* What you should do:
Please copy all the lines that follow, word for word.

Object data in JSON:
============

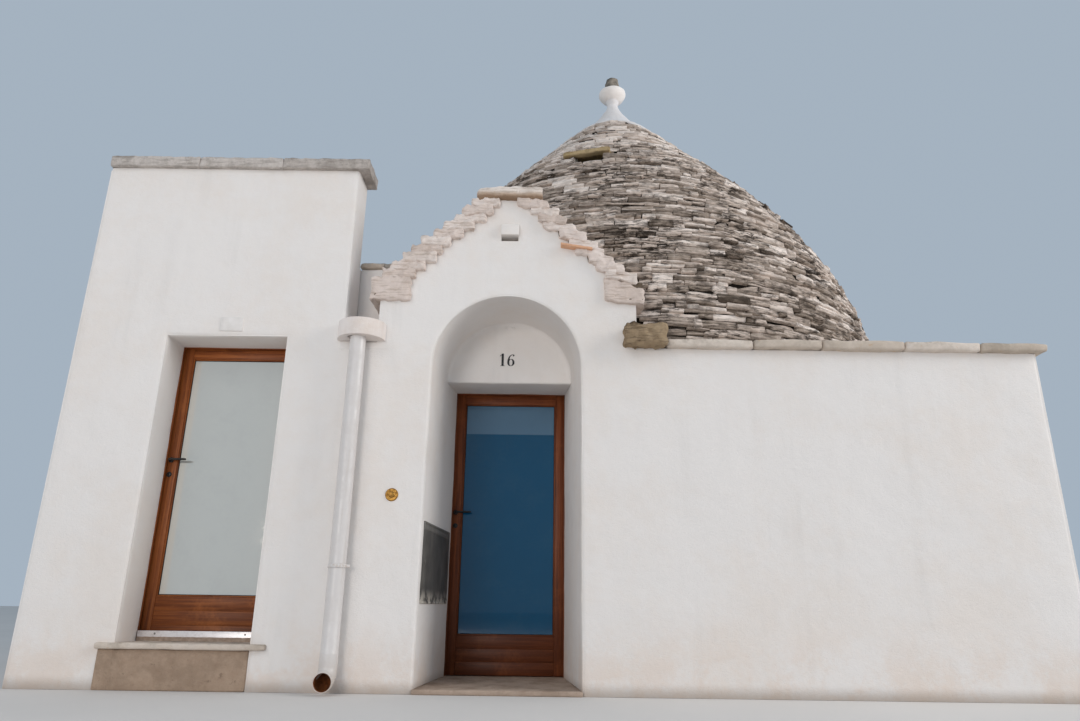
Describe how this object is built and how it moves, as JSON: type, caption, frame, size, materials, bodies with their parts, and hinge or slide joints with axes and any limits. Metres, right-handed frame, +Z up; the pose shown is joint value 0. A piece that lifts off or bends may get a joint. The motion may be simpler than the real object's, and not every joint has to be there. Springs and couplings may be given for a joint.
{
  "type": "trullo house",
  "caption": "Dry-stone trullo with conical roof and pinnacle, whitewashed vaulted entrance gable, glazed doors and a flat-roofed side room.",
  "frame": {"origin": "middle of the entrance at the facade plane, on the ground under the threshold slab", "axes": "+X to the right along the facade, +Y into the house, +Z up"},
  "size_m": [6.66, 5.443, 6.4449],
  "materials": {
    "whitewash": "limewashed plaster, hand trowelled",
    "slab_stone": "weathered pale limestone slabs",
    "cone_stone": "rough dry-laid limestone, weathered grey with dark lichen",
    "pipe_paint": "plastic pipe under white masonry paint",
    "black_metal": "satin black",
    "grey_metal": "weathered grey sheet metal with stained foot",
    "brass": "worn brass",
    "steel": "brushed sill bar",
    "dark_timber": "varnished red-brown hardwood",
    "glass": "clear double glazing",
    "light_timber": "varnished orange-brown hardwood"
  },
  "bodies": {
    "house": {"front_wall_left": "whitewash", "front_wall_right": "whitewash", "door_lintel": "whitewash", "left_wall": "whitewash", "right_wall": "whitewash", "back_wall": "whitewash", "threshold": "slab_stone", "trullo_floor": "slab_stone", "gable_wall": "whitewash", "gable_roof_left": "slab_stone", "gable_roof_right": "slab_stone", "ridge_course": "slab_stone", "gable_vent": "whitewash", "cone_front": "cone_stone", "cone_right": "cone_stone", "cone_back": "cone_stone", "cone_left": "cone_stone", "cone_top_front": "cone_stone", "cone_top_back": "cone_stone", "window_hood": "slab_stone", "cone_cap": "whitewash", "pinnacle_ball": "whitewash", "pinnacle_stub": "cone_stone", "eaves_slabs": "slab_stone", "spout_slab": "slab_stone", "valley_wall": "whitewash", "stone_bowl": "whitewash", "drainpipe": "pipe_paint", "pipe_elbow": "pipe_paint", "pipe_clamp": "black_metal", "meter_door": "grey_metal", "bell_push": "brass", "side_front_left": "whitewash", "side_front_right": "whitewash", "side_lintel": "whitewash", "side_left_wall": "whitewash", "side_right_wall": "whitewash", "side_back_wall": "whitewash", "side_roof": "whitewash", "side_coping": "slab_stone", "side_floor": "slab_stone", "side_step": "slab_stone", "side_riser": "slab_stone", "side_sill_bar": "steel", "door_frame": "dark_timber", "side_door_frame": "light_timber", "hinge_pins": "black_metal"},
    "entrance_door": {"door_leaf": "dark_timber", "door_glass": "glass", "door_handle": "black_metal", "door_hinges": "black_metal"},
    "side_door": {"side_door_leaf": "light_timber", "side_door_glass": "glass", "side_door_handle": "black_metal", "side_door_hinges": "black_metal"}
  },
  "joints": [
    {"name": "entrance_door_hinge", "type": "hinge", "parent": "house", "child": "entrance_door", "pos_m": [0.4285, 1.009, 0.03], "axis": [0, 0, -1], "range_deg": [0, 90]},
    {"name": "side_door_hinge", "type": "hinge", "parent": "house", "child": "side_door", "pos_m": [-1.5215, 0.33, 0.269], "axis": [0, 0, -1], "range_deg": [0, 90]}
  ]
}
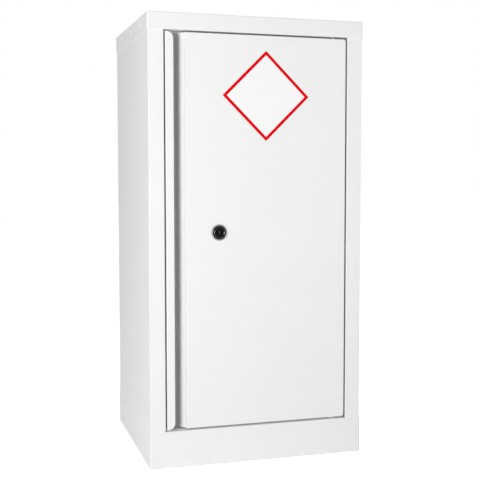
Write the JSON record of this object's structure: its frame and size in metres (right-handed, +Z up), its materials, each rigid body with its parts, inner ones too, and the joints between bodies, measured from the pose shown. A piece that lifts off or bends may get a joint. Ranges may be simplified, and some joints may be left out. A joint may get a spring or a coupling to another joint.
{
  "type": "acid storage cabinet",
  "caption": "White folded-steel cabinet with an inset door on pivots, full-height channel pull, rod lock, lipped shelf on slotted uprights and a liner tray in its base.",
  "frame": {"origin": "centre of the outline at floor level, under the base tray", "axes": "+Z up, -Y out of the door, +X to the right of someone facing the door"},
  "size_m": [0.4578, 0.422, 0.915],
  "materials": {
    "powder_coat": "white polyester powder coat, semi-gloss, fine orange peel",
    "zinc_plate": "bright zinc plate, satin",
    "bright_steel": "satin nickel-plated steel",
    "black_lacquer": "gloss black",
    "black_rubber": "matte rubber",
    "nylon": "natural white nylon",
    "liner_plastic": "moulded polypropylene, satin",
    "sign_film": "white vinyl film with a printed red border"
  },
  "bodies": {
    "cabinet": {"side_panel_left": "powder_coat", "side_panel_right": "powder_coat", "back_panel": "powder_coat", "top_cap": "powder_coat", "base_tray": "powder_coat", "rivet_cap_front_left": "powder_coat", "rivet_cap_front_right": "powder_coat", "rivet_cap_middle_left": "powder_coat", "rivet_cap_middle_right": "powder_coat", "rivet_cap_back_left": "powder_coat", "rivet_cap_back_right": "powder_coat", "rivet_base_front_left": "powder_coat", "rivet_base_front_right": "powder_coat", "rivet_base_middle_left": "powder_coat", "rivet_base_middle_right": "powder_coat", "rivet_base_back_left": "powder_coat", "rivet_base_back_right": "powder_coat", "frame_hinge_plate_top": "zinc_plate", "frame_hinge_plate_bottom": "zinc_plate", "hinge_bush_top": "nylon", "hinge_washer_bottom": "nylon", "hinge_pin_bottom": "bright_steel", "door_buffer_upper": "black_rubber", "door_buffer_lower": "black_rubber", "end_stop_upper": "powder_coat", "end_stop_lower": "powder_coat", "upright_front_left": "zinc_plate", "upright_front_right": "zinc_plate", "upright_rear_left": "zinc_plate", "upright_rear_right": "zinc_plate", "shelf_clip_front_left": "zinc_plate", "shelf_clip_front_right": "zinc_plate", "shelf_clip_rear_left": "zinc_plate", "shelf_clip_rear_right": "zinc_plate", "shelf": "powder_coat", "sump_liner": "liner_plastic"},
    "door": {"door_skin": "powder_coat", "door_stiffener": "powder_coat", "door_hinge_plate_top": "zinc_plate", "door_hinge_plate_bottom": "zinc_plate", "hinge_pin_top": "bright_steel", "lock_bezel": "bright_steel", "lock_housing": "black_lacquer", "lock_nut": "zinc_plate", "rod_guide_upper": "zinc_plate", "rod_guide_lower": "zinc_plate", "rod_bush_top": "nylon", "rod_bush_bottom": "nylon"},
    "lock_barrel": {"lock_plug": "black_lacquer", "lock_cam": "zinc_plate", "cam_screw": "zinc_plate"},
    "upper_rod": {"rod_upper": "zinc_plate"},
    "lower_rod": {"rod_lower": "zinc_plate"}
  },
  "joints": [
    {"name": "door_swing", "type": "hinge", "parent": "cabinet", "child": "door", "pos_m": [0.165, -0.1975, 0.47825], "axis": [0, 0, 1], "range_deg": [0, 110]},
    {"name": "lock_turn", "type": "hinge", "parent": "door", "child": "lock_barrel", "pos_m": [-0.0825, -0.19, 0.47825], "axis": [0, 1, 0], "range_deg": [0, 90]},
    {"name": "upper_rod_slide", "type": "slide", "parent": "door", "child": "upper_rod", "axis": [0, 0, 1], "range_m": [0, 0.0198]},
    {"name": "lower_rod_slide", "type": "slide", "parent": "door", "child": "lower_rod", "axis": [0, 0, -1], "range_m": [0, 0.0198]}
  ],
  "couplings": [
    {"joint": "lock_turn", "follows": "upper_rod_slide", "rad_per_m": 79.33},
    {"joint": "lower_rod_slide", "follows": "upper_rod_slide", "ratio": 1}
  ]
}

============

* Response:
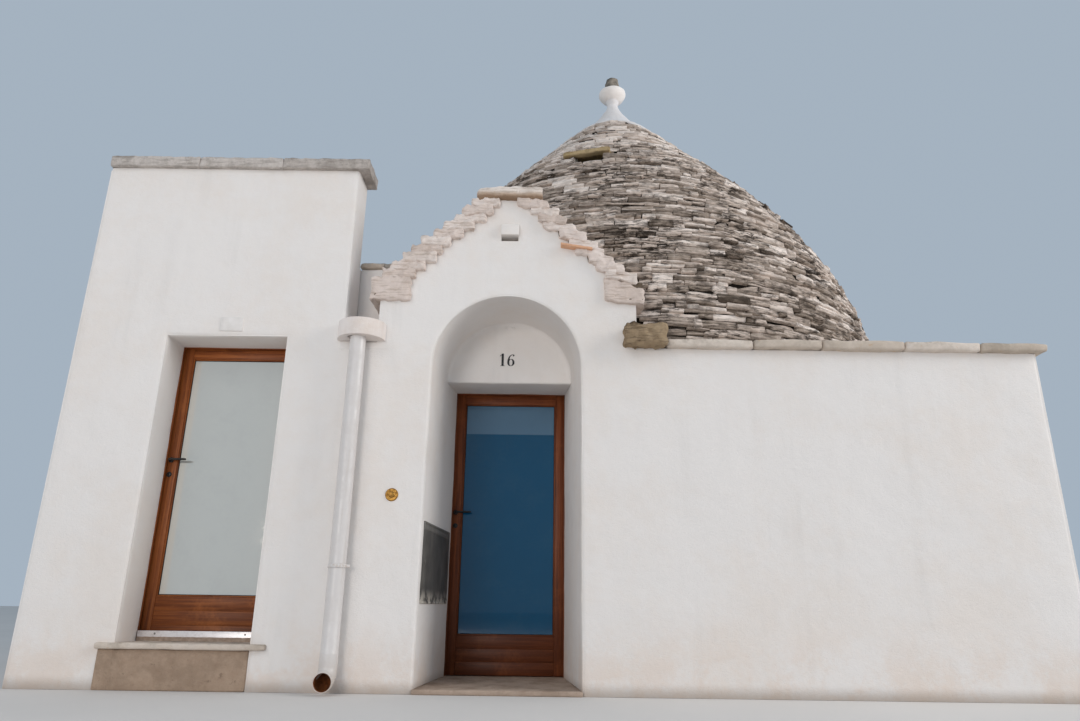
Describe how this object is built and how it moves, as JSON: type, caption, frame, size, materials, bodies with their parts, and hinge or slide joints with axes and any limits. Metres, right-handed frame, +Z up; the pose shown is joint value 0. A piece that lifts off or bends may get a joint. The motion may be simpler than the real object's, and not every joint has to be there. Springs and couplings may be given for a joint.
{
  "type": "trullo house",
  "caption": "Dry-stone trullo with conical roof and pinnacle, whitewashed vaulted entrance gable, glazed doors and a flat-roofed side room.",
  "frame": {"origin": "middle of the entrance at the facade plane, on the ground under the threshold slab", "axes": "+X to the right along the facade, +Y into the house, +Z up"},
  "size_m": [6.66, 5.443, 6.4449],
  "materials": {
    "whitewash": "limewashed plaster, hand trowelled",
    "slab_stone": "weathered pale limestone slabs",
    "cone_stone": "rough dry-laid limestone, weathered grey with dark lichen",
    "pipe_paint": "plastic pipe under white masonry paint",
    "black_metal": "satin black",
    "grey_metal": "weathered grey sheet metal with stained foot",
    "brass": "worn brass",
    "steel": "brushed sill bar",
    "dark_timber": "varnished red-brown hardwood",
    "glass": "clear double glazing",
    "light_timber": "varnished orange-brown hardwood"
  },
  "bodies": {
    "house": {"front_wall_left": "whitewash", "front_wall_right": "whitewash", "door_lintel": "whitewash", "left_wall": "whitewash", "right_wall": "whitewash", "back_wall": "whitewash", "threshold": "slab_stone", "trullo_floor": "slab_stone", "gable_wall": "whitewash", "gable_roof_left": "slab_stone", "gable_roof_right": "slab_stone", "ridge_course": "slab_stone", "gable_vent": "whitewash", "cone_front": "cone_stone", "cone_right": "cone_stone", "cone_back": "cone_stone", "cone_left": "cone_stone", "cone_top_front": "cone_stone", "cone_top_back": "cone_stone", "window_hood": "slab_stone", "cone_cap": "whitewash", "pinnacle_ball": "whitewash", "pinnacle_stub": "cone_stone", "eaves_slabs": "slab_stone", "spout_slab": "slab_stone", "valley_wall": "whitewash", "stone_bowl": "whitewash", "drainpipe": "pipe_paint", "pipe_elbow": "pipe_paint", "pipe_clamp": "black_metal", "meter_door": "grey_metal", "bell_push": "brass", "side_front_left": "whitewash", "side_front_right": "whitewash", "side_lintel": "whitewash", "side_left_wall": "whitewash", "side_right_wall": "whitewash", "side_back_wall": "whitewash", "side_roof": "whitewash", "side_coping": "slab_stone", "side_floor": "slab_stone", "side_step": "slab_stone", "side_riser": "slab_stone", "side_sill_bar": "steel", "door_frame": "dark_timber", "side_door_frame": "light_timber", "hinge_pins": "black_metal"},
    "entrance_door": {"door_leaf": "dark_timber", "door_glass": "glass", "door_handle": "black_metal", "door_hinges": "black_metal"},
    "side_door": {"side_door_leaf": "light_timber", "side_door_glass": "glass", "side_door_handle": "black_metal", "side_door_hinges": "black_metal"}
  },
  "joints": [
    {"name": "entrance_door_hinge", "type": "hinge", "parent": "house", "child": "entrance_door", "pos_m": [0.4285, 1.009, 0.03], "axis": [0, 0, -1], "range_deg": [0, 90]},
    {"name": "side_door_hinge", "type": "hinge", "parent": "house", "child": "side_door", "pos_m": [-1.5215, 0.33, 0.269], "axis": [0, 0, -1], "range_deg": [0, 90]}
  ]
}
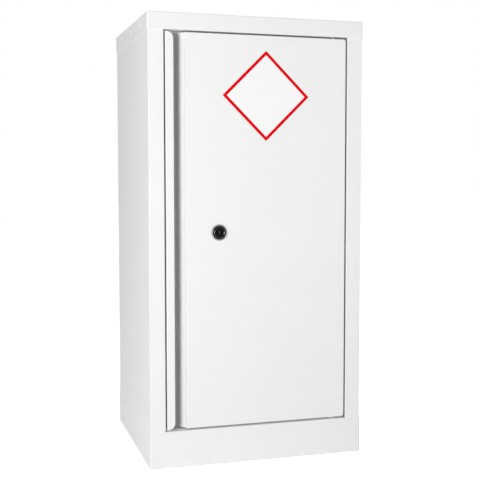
Write the JSON record of this object's structure: its frame and size in metres (right-handed, +Z up), its materials, each rigid body with its parts, inner ones too, and the joints between bodies, measured from the pose shown. A piece that lifts off or bends may get a joint. Ranges may be simplified, and some joints may be left out. A joint may get a spring or a coupling to another joint.
{
  "type": "acid storage cabinet",
  "caption": "White folded-steel cabinet with an inset door on pivots, full-height channel pull, rod lock, lipped shelf on slotted uprights and a liner tray in its base.",
  "frame": {"origin": "centre of the outline at floor level, under the base tray", "axes": "+Z up, -Y out of the door, +X to the right of someone facing the door"},
  "size_m": [0.4578, 0.422, 0.915],
  "materials": {
    "powder_coat": "white polyester powder coat, semi-gloss, fine orange peel",
    "zinc_plate": "bright zinc plate, satin",
    "bright_steel": "satin nickel-plated steel",
    "black_lacquer": "gloss black",
    "black_rubber": "matte rubber",
    "nylon": "natural white nylon",
    "liner_plastic": "moulded polypropylene, satin",
    "sign_film": "white vinyl film with a printed red border"
  },
  "bodies": {
    "cabinet": {"side_panel_left": "powder_coat", "side_panel_right": "powder_coat", "back_panel": "powder_coat", "top_cap": "powder_coat", "base_tray": "powder_coat", "rivet_cap_front_left": "powder_coat", "rivet_cap_front_right": "powder_coat", "rivet_cap_middle_left": "powder_coat", "rivet_cap_middle_right": "powder_coat", "rivet_cap_back_left": "powder_coat", "rivet_cap_back_right": "powder_coat", "rivet_base_front_left": "powder_coat", "rivet_base_front_right": "powder_coat", "rivet_base_middle_left": "powder_coat", "rivet_base_middle_right": "powder_coat", "rivet_base_back_left": "powder_coat", "rivet_base_back_right": "powder_coat", "frame_hinge_plate_top": "zinc_plate", "frame_hinge_plate_bottom": "zinc_plate", "hinge_bush_top": "nylon", "hinge_washer_bottom": "nylon", "hinge_pin_bottom": "bright_steel", "door_buffer_upper": "black_rubber", "door_buffer_lower": "black_rubber", "end_stop_upper": "powder_coat", "end_stop_lower": "powder_coat", "upright_front_left": "zinc_plate", "upright_front_right": "zinc_plate", "upright_rear_left": "zinc_plate", "upright_rear_right": "zinc_plate", "shelf_clip_front_left": "zinc_plate", "shelf_clip_front_right": "zinc_plate", "shelf_clip_rear_left": "zinc_plate", "shelf_clip_rear_right": "zinc_plate", "shelf": "powder_coat", "sump_liner": "liner_plastic"},
    "door": {"door_skin": "powder_coat", "door_stiffener": "powder_coat", "door_hinge_plate_top": "zinc_plate", "door_hinge_plate_bottom": "zinc_plate", "hinge_pin_top": "bright_steel", "lock_bezel": "bright_steel", "lock_housing": "black_lacquer", "lock_nut": "zinc_plate", "rod_guide_upper": "zinc_plate", "rod_guide_lower": "zinc_plate", "rod_bush_top": "nylon", "rod_bush_bottom": "nylon"},
    "lock_barrel": {"lock_plug": "black_lacquer", "lock_cam": "zinc_plate", "cam_screw": "zinc_plate"},
    "upper_rod": {"rod_upper": "zinc_plate"},
    "lower_rod": {"rod_lower": "zinc_plate"}
  },
  "joints": [
    {"name": "door_swing", "type": "hinge", "parent": "cabinet", "child": "door", "pos_m": [0.165, -0.1975, 0.47825], "axis": [0, 0, 1], "range_deg": [0, 110]},
    {"name": "lock_turn", "type": "hinge", "parent": "door", "child": "lock_barrel", "pos_m": [-0.0825, -0.19, 0.47825], "axis": [0, 1, 0], "range_deg": [0, 90]},
    {"name": "upper_rod_slide", "type": "slide", "parent": "door", "child": "upper_rod", "axis": [0, 0, 1], "range_m": [0, 0.0198]},
    {"name": "lower_rod_slide", "type": "slide", "parent": "door", "child": "lower_rod", "axis": [0, 0, -1], "range_m": [0, 0.0198]}
  ],
  "couplings": [
    {"joint": "lock_turn", "follows": "upper_rod_slide", "rad_per_m": 79.33},
    {"joint": "lower_rod_slide", "follows": "upper_rod_slide", "ratio": 1}
  ]
}